This post originally appeared on Forbes

What’s the formula for building a company that can not only withstand the climates of change and uncertainty we’re living in, but transform and innovate? It used to be that the formula was to build a team that had the technical expertise and work experience to execute on “the plan.” Also known as building a team around hard skills: statistical analysis, SEO/SEM marketing, software development, data mining, network and information systems, and so on.

Now, a major coalition of businesses, policy experts, trade groups, and academics are demonstrating that soft skills—specifically interpersonal skills, the ability to manage and control your emotions, communication skills, leadership, adaptability, and problem solving—are critical. And they are bringing about a whole-scale reevaluation of their value. In fact, a new study from Boston College, Harvard University, and the University of Michigan found that soft skills training, like communication and problem-solving, boosts productivity and retention 12 percent and delivers a 250 percent return on investment based on higher productivity and retention.

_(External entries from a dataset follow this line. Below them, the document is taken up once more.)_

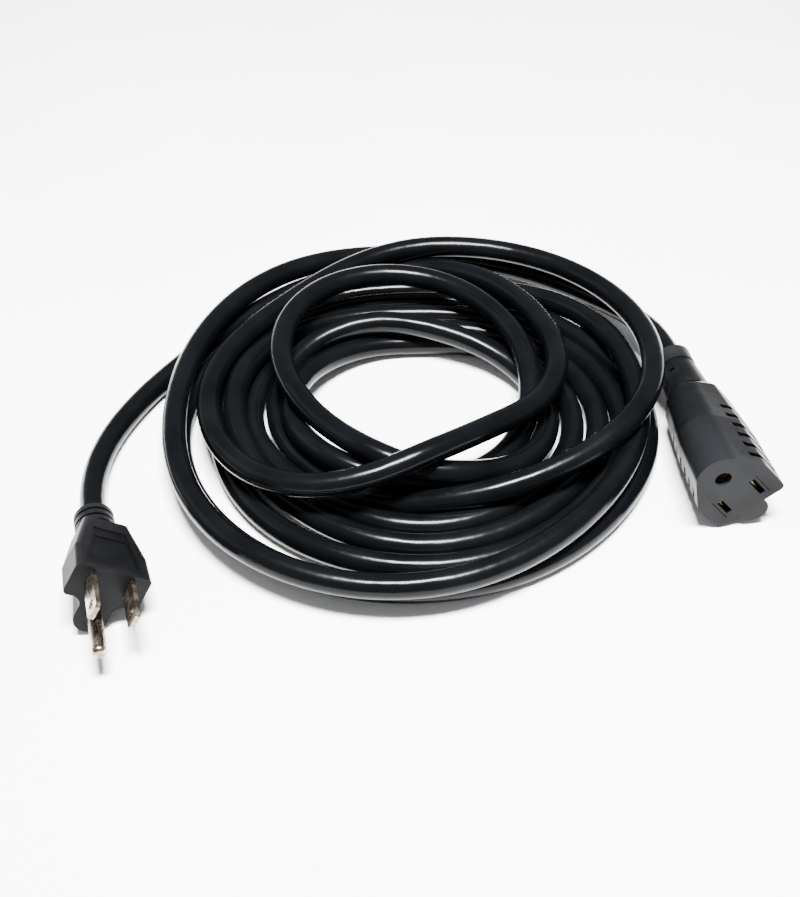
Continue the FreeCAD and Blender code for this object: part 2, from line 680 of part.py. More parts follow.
def make_socket_body():
    body = new_body("socket_moulding")
    sections = []
    for part, height in (
        ("face", "0"), ("belly", "dims.socket_belly_z"),
        ("hip", "dims.socket_hip_z"), ("back", "dims.socket_back_z"),
    ):
        sketch = new_sketch(body, "socket_" + part, height)
        socket_outline(sketch, part, part)
        sections.append(sketch)
    shell = loft(body, "AdditiveLoft", sections)
    shell.Ruled = True
    tongue = new_sketch(body, "socket_tongue_face", "0")
    draw_circle(tongue, "tongue", None, "dims.socket_tongue_y", "2 * dims.socket_tongue")
    fade = new_sketch(body, "socket_tongue_fade", "dims.socket_tongue_z")
    draw_circle(fade, "fade", None, "dims.socket_tongue_end_y", "2 * dims.socket_tongue_end")
    loft(body, "AdditiveLoft", [tongue, fade])
    neck = new_sketch(body, "socket_neck", "-dims.socket_length")
    draw_circle(neck, "neck", None, "dims.socket_axis_y", "dims.socket_neck_diameter")
    pad(body, neck, "dims.socket_length + dims.socket_back_z + dims.overlap")
    flare = new_sketch(body, "socket_flare", "dims.socket_back_z")
    draw_circle(flare, "flare", None, "dims.socket_axis_y", "dims.socket_flare_diameter")
    waist = new_sketch(body, "socket_waist", "dims.socket_collar_length - dims.socket_length")
    draw_circle(waist, "waist", None, "dims.socket_axis_y", "dims.socket_neck_diameter")
    loft(body, "AdditiveLoft", [flare, waist])
    collar = new_sketch(body, "socket_collar", "-dims.socket_length")
    draw_circle(collar, "collar", None, "dims.socket_axis_y", "dims.socket_collar_diameter")
    pad(body, collar, "dims.socket_collar_length")
    notch = new_sketch(body, "socket_notch", "dims.socket_notch_z")
    draw_rectangle(
        notch, "notch", "-dims.socket_notch_width / 2",
        "dims.socket_axis_y + dims.socket_neck_diameter / 2 - dims.socket_notch_depth",
        "dims.socket_notch_width", "dims.notch_cut",
    )
    pocket(body, notch, "dims.socket_notch_length")
    openings = new_sketch(body, "socket_openings", "0")
    for name, side, height in (
        ("line", "-", "dims.line_slot_height"), ("neutral", "", "dims.neutral_slot_height"),
    ):
        draw_rectangle(
            openings, name, f"{side}dims.blade_offset - dims.slot_width / 2",
            f"-{height} / 2", "dims.slot_width", height,
        )
    draw_circle(openings, "ground", None, "dims.ground_offset", "dims.ground_hole_diameter")
    pocket(body, openings, "dims.socket_wall + dims.overlap")
    marks = new_sketch(body, "socket_face_lines", "0")
    line_left = "-dims.blade_offset - dims.slot_width / 2 - dims.face_line_gap"
    for name, left in (
        ("line", f"{line_left} - dims.face_line_width"),
        ("neutral", "dims.blade_offset + dims.slot_width / 2 + dims.face_line_gap"),
    ):
        draw_rectangle(
            marks, name, left, "-dims.face_line_height / 2", "dims.face_line_width",
            "dims.face_line_height",
        )
    pocket(body, marks, "dims.face_line_depth")
    seat = new_sketch(body, "socket_carrier_seat", "-dims.socket_wall")
    carrier_outline(seat)
    pocket(body, seat, "dims.carrier_depth")
    behind = "-dims.socket_wall - dims.carrier_depth"
    hollow_chamber(
        body, "socket", "cores", behind, "dims.socket_chamber_half",
        "dims.socket_chamber_bottom", "dims.socket_chamber_top",
    )
    channel = new_sketch(body, "socket_channel", behind + " - dims.socket_chamber_depth / 2")
    draw_circle(channel, "channel", None, "dims.socket_axis_y", "dims.cord_diameter")
    pocket(body, channel, "dims.socket_length")
    cutters = doc.addObject("Part::Compound", "grip_cutters")
    cutters.Links = grip_ribs()
    ribbed = doc.addObject("Part::Cut", "socket_body")
    ribbed.Label = "socket_body"
    ribbed.Base = body
    ribbed.Tool = cutters
    return keep(ribbed, SOCKET)


def carrier_outline(sketch):
    """A block that narrows to the dome: wide at the two slots, narrow at the ground."""
    half, corner = "dims.carrier_half", "dims.carrier_corner"
    low, top = "dims.carrier_bottom", "dims.carrier_top"
    draw_rounded(sketch, "carrier", [
        (f"-{half} + {corner}", f"{low} + {corner}", corner, 1),
        (f"{half} - {corner}", f"{low} + {corner}", corner, 1),
        (f"{half} - {corner}", "dims.carrier_shoulder_y", corner, 1),
        ("dims.carrier_neck", f"{top} - {corner}", corner, 1),
        ("-dims.carrier_neck", f"{top} - {corner}", corner, 1),
        (f"-{half} + {corner}", "dims.carrier_shoulder_y", corner, 1),
    ])


def make_socket_carrier():
    """The hard inner block with one well for each contact."""
    body = new_body("socket_carrier")
    block = new_sketch(body, "carrier_block", "-dims.socket_wall")
    carrier_outline(block)
    pad(body, block, "dims.carrier_depth", True)
    wells = new_sketch(body, "carrier_wells", "-dims.socket_wall")
    for name, side in (("line", "-"), ("neutral", "")):
        draw_rectangle(
            wells, name, f"{side}dims.blade_offset - dims.contact_well_width / 2",
            "-dims.contact_well_height / 2", "dims.contact_well_width",
            "dims.contact_well_height",
        )
    draw_circle(wells, "ground", None, "dims.ground_offset", "dims.ground_well_diameter")
    pocket(body, wells, "dims.contact_well_depth")
    passages = new_sketch(body, "carrier_passages", "-dims.socket_wall")
    for name, x, y in (
        ("line", "-dims.blade_offset", None), ("neutral", "dims.blade_offset", None),
        ("ground", None, "dims.ground_offset"),
    ):
        draw_circle(passages, name, x, y, "dims.crimp_diameter + dims.crimp_clearance")
    pocket(body, passages, "dims.carrier_depth")
    return keep(body, SOCKET)


def make_slot_contact(label, side):
    """Two spring leaves that close on a blade, joined by a base with a crimp barrel."""
    body = new_body(label)
    x = f"{side}dims.blade_offset"
    back = "-dims.socket_wall - dims.contact_setback - dims.contact_length"
    base = new_sketch(body, label + "_base", back)
    draw_rectangle(
        base, "base", f"{x} - dims.contact_gap / 2 - dims.contact_leaf",
        "-dims.contact_height / 2", "dims.contact_gap + 2 * dims.contact_leaf",
        "dims.contact_height",
    )
    pad(body, base, "dims.contact_leaf")
    leaves = new_sketch(body, label + "_leaves", back)
    for name, left in (
        ("inner", f"{x} - dims.contact_gap / 2 - dims.contact_leaf"),
        ("outer", f"{x} + dims.contact_gap / 2"),
    ):
        draw_rectangle(
            leaves, name, left, "-dims.contact_height / 2", "dims.contact_leaf",
            "dims.contact_height",
        )
    pad(body, leaves, "dims.contact_length")
    crimp_barrel(body, label, x, None, back)
    return keep(body, SOCKET)


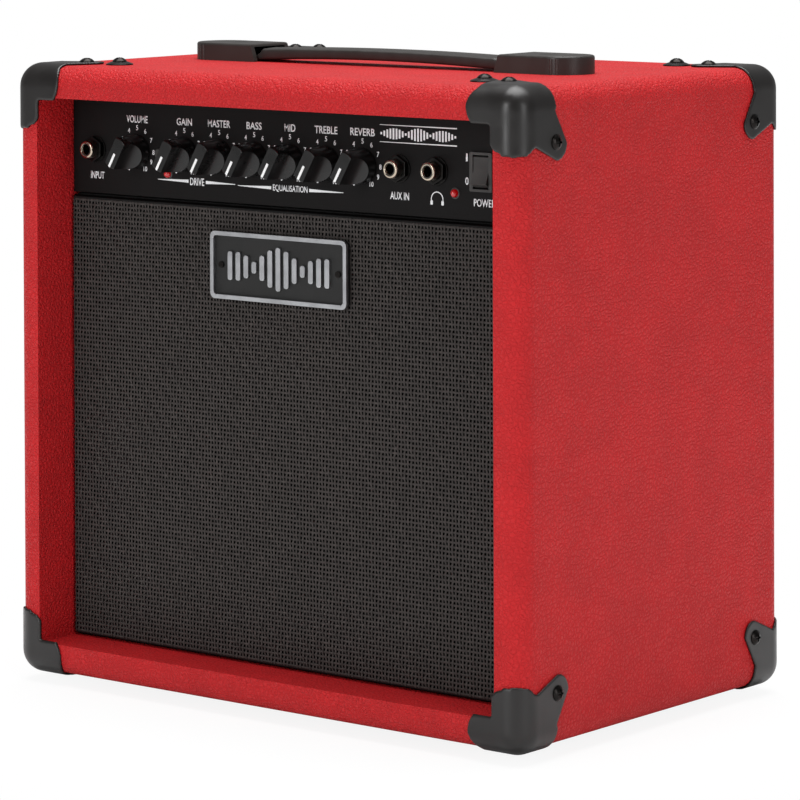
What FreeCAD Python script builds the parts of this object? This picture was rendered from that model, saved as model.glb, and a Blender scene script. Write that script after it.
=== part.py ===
"""Guitar practice amplifier with one 8-inch loudspeaker, in millimetres.

Frame: the origin is on the floor at the centre of the footprint. +X is to the right seen from
the front, +Y points to the back and +Z points up. The front of the cabinet faces -Y.
Each function below makes one named piece, or one group of identical pieces.
"""
import FreeCAD, Part
import math
import os

from FreeCAD import Vector as V

X_AXIS = V(1, 0, 0)
Y_AXIS = V(0, 1, 0)
Z_AXIS = V(0, 0, 1)

# ---- Cabinet
WIDTH = 392.0
DEPTH = 265.0
HEIGHT = 376.0  # without the feet
FOOT_HEIGHT = 6.0
WALL = 19.5  # board with its covering on both faces
VINYL = 0.75
EDGE_RADIUS = 13.0
GRILLE_RECESS = 29.5  # cabinet front to the face of the grille cloth
PANEL_RECESS = 32.5  # cabinet front to the face of the control panel
REAR_RECESS = 6.0
LINING_DEPTH = 40.0  # how far the covering is folded into the front recess
REAR_LINING_DEPTH = 12.0

HALF_W = WIDTH / 2
FRONT = -DEPTH / 2
BACK = DEPTH / 2
BOTTOM = FOOT_HEIGHT
TOP = BOTTOM + HEIGHT
INNER_X = HALF_W - WALL
INNER_BOTTOM = BOTTOM + WALL
INNER_TOP = TOP - WALL
BOARD_INNER_X = INNER_X + VINYL
BOARD_INNER_BOTTOM = INNER_BOTTOM - VINYL
BOARD_INNER_TOP = INNER_TOP + VINYL

# ---- Front: control panel above the grille
PANEL_FRONT = FRONT + PANEL_RECESS
PANEL_THICKNESS = 1.2
PANEL_HEIGHT = 60.1
PANEL_GAP = 0.3
PANEL_TOP = INNER_TOP - PANEL_GAP
PANEL_BOTTOM = PANEL_TOP - PANEL_HEIGHT
CLOTH_FRONT = FRONT + GRILLE_RECESS
CLOTH = 0.8
GRILLE_FRAME_THICKNESS = 6.0
GRILLE_GAP = 0.7
GRILLE_HALF_W = INNER_X - GRILLE_GAP
GRILLE_BOTTOM = INNER_BOTTOM + GRILLE_GAP
GRILLE_TOP = PANEL_BOTTOM - 1.5
BAFFLE_FRONT = CLOTH_FRONT + CLOTH + GRILLE_FRAME_THICKNESS
BAFFLE_THICKNESS = 15.0
BAFFLE_BACK = BAFFLE_FRONT + BAFFLE_THICKNESS

# ---- Rear panels
REAR_PANEL_THICKNESS = 9.0
REAR_PANEL_HALF_W = INNER_X - 1.0
REAR_LOWER_TOP = BOTTOM + 122.0
REAR_UPPER_BOTTOM = BOTTOM + 214.0
REAR_UPPER_TOP = PANEL_BOTTOM - 1.0
CLEAT_TOP = PANEL_BOTTOM - 2.0

# ---- Chassis
SHEET = 1.2
TRAY_FRONT = PANEL_FRONT + PANEL_THICKNESS
TRAY_BACK = BACK - 14.0
TRAY_TOP = INNER_TOP
TRAY_FLANGE = 22.0
CONTROL_Z = BOTTOM + 323.6  # height of the row of controls
KNOB_X = {
    "volume": -122.6,
    "gain": -83.8,
    "master": -55.7,
    "bass": -27.8,
    "middle": 0.3,
    "treble": 28.2,
    "reverb": 56.0,
}
JACK_X = {"input": -157.0, "aux": 83.7, "phones": 111.4}
LED_PLACES = [(-97.0, BOTTOM + 311.3), (124.6, BOTTOM + 311.3)]
DRIVE_BUTTON_X = -100.5
ROCKER_X = 144.2
ROCKER_Z = BOTTOM + 324.4
FOOTSWITCH_X = 110.0
INLET_X = -118.0
REAR_CONTROL_Z = BOTTOM + 327.0

# ---- Rotary controls
KNOB_RADIUS = 10.5
KNOB_HEIGHT = 20.5
KNOB_PANEL_GAP = 0.8
GRIP_WIDTH = 8.0
SCOOP_RADIUS = 12.0  # hollow on each side of the grip
SCOOP_HEIGHT = 16.5
SHAFT_RADIUS = 3.0
RUNNING_GAP = 0.05
BUSHING_RADIUS = 4.75
BUSHING_LENGTH = 5.0
NUT_ACROSS_FLATS = 14.0
NUT_THICKNESS = 2.4
POT_RADIUS = 8.0
POT_DEPTH = 9.0
POT_REST_ANGLE = -150.0  # pointer at the lowest mark, measured from straight up

# ---- Jacks
PLUG_BORE_RADIUS = 3.25
JACK_RING_RADIUS = 5.1
JACK_PROUD = 9.5
JACK_BORE_LENGTH = 33.0
JACK_BODY_DEPTH = 26.0
JACK_WASHER = 1.0
JACK_NUT = 3.0

# ---- Lamps and the drive switch
LED_RADIUS = 2.5
DRIVE_BUTTON_RADIUS = 3.1
DRIVE_TRAVEL = 2.5

# ---- Rocker switch
ROCKER_BEZEL = (16.2, 22.7, 1.6)  # width, height and how far it stands proud
ROCKER_BODY = (14.0, 21.2, 20.0)
ROCKER_RADIUS = 9.6
ROCKER_WIDTH = 11.0
ROCKER_TILT = 10.0
ROCKER_PIVOT_DEPTH = 3.2  # pivot behind the face of the panel

# ---- Electronics in the tray
TRAY_FLOOR = PANEL_BOTTOM + 0.5 + SHEET
INLET_Z0 = BOTTOM + 313.0
INLET_Z1 = BOTTOM + 336.0
BOARD_Y0 = TRAY_FRONT + SHEET + POT_DEPTH + 6
MAIN_BOARD_Z = TRAY_FLOOR + 7
MAIN_BOARD = (-10.0, 140.0, -60.0, 66.0)  # x and y extent
PCB = 1.6
AMP_CHIP_Y = 30.0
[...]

Today, as companies increasingly need to become more dynamic, interconnected and flexible, soft skills are critical. According to Deloitte’s 2016 Global Human Capital Trends report, executives now consider these skills important to fostering employee retention, improving leadership, and building a meaningful culture. In fact, 92 percent of Deloitte’s respondents rated soft skills as a critical priority. They noted that an HR leader’s mission has shifted from that of “chief talent executive” to “chief employee experience officer.”

The good news is that soft skills are learnable. In fact, resilience training experts, who specialize in teaching and training in the soft skills, would go further to say they are foundational to creating strong employees, teams, leaders and organizations. Here are the most critical soft skills to build resilience, and how to develop them in your team:

1. Problem Solving
The ability to get into “problem-solving mode” and stay in it for long periods of time—in other words, persist until a problem is solved instead of disengaging and giving up—is key to dealing with the inevitable challenges that come with any role more efficiently and effectively. It comes down to managing our “Explanatory Style.” Our Explanatory Style determines how we “explain” why things happen to us and whether we see difficulties as fixed, external, and unsolvable, or temporary and fluid. Research shows that many employees have less resilient Explanatory Styles: They become unfocused and cast broad, external blame when confronted with a challenge or change. I teach companies to help their people modify their Explanatory Style by viewing problems as fluid and short-term. Resilient workers can evolve and adapt to challenges without casting blame or catastrophizing.

2. Emotion Control
Getting control of our emotions is the single most important soft skill we can learn. In fact, there’s a high correlation between emotion regulation and our ability to manage our stress and stay productive under pressure. Anxiety (which is generally the fear of future threat), frustration (the feeling that you don’t have sufficient resources), and anger (the feeling that something or someone is violating your rights), are the most common emotions people bring to work. They can impair our ability to accurately assess and react to what is going on in adverse and stressful situations. The key is to develop awareness of our stress triggers—change in project scope, an unhappy client, and so on—and catch ourselves before spiraling into a habitual emotional reaction. In addition, I teach leaders and managers how to spot these emotions in their team and coach them to return to calm and focus. Getting a handle on emotion control can be a game changer.

3. Purpose
Feeling connected to a mission beyond ourselves and our own self-interest works as a wellspring to carry leaders and their teams through tough times, which invariably happen at work. Developing purpose can be taught and involves learning how to reframe our work in a larger context and focus on personal contribution to the overall mission of the organization. This involves developing a mindset in ourselves and our team that is habitually asking: What is the larger mission? Why do I come to work each day? What type of legacy might I leave? In a changing environment, an employee with an overarching attachment to an organization’s mission is more willing to stay focused and persevere—to see their role bigger than any one problem, challenge, or project they may be dealing with day to day.

We’re entering a new frontier in the workforce. By framing soft skills as a teachable discipline, we can position our companies to thrive in an atmosphere that runs on resilience just as much as technical know-how.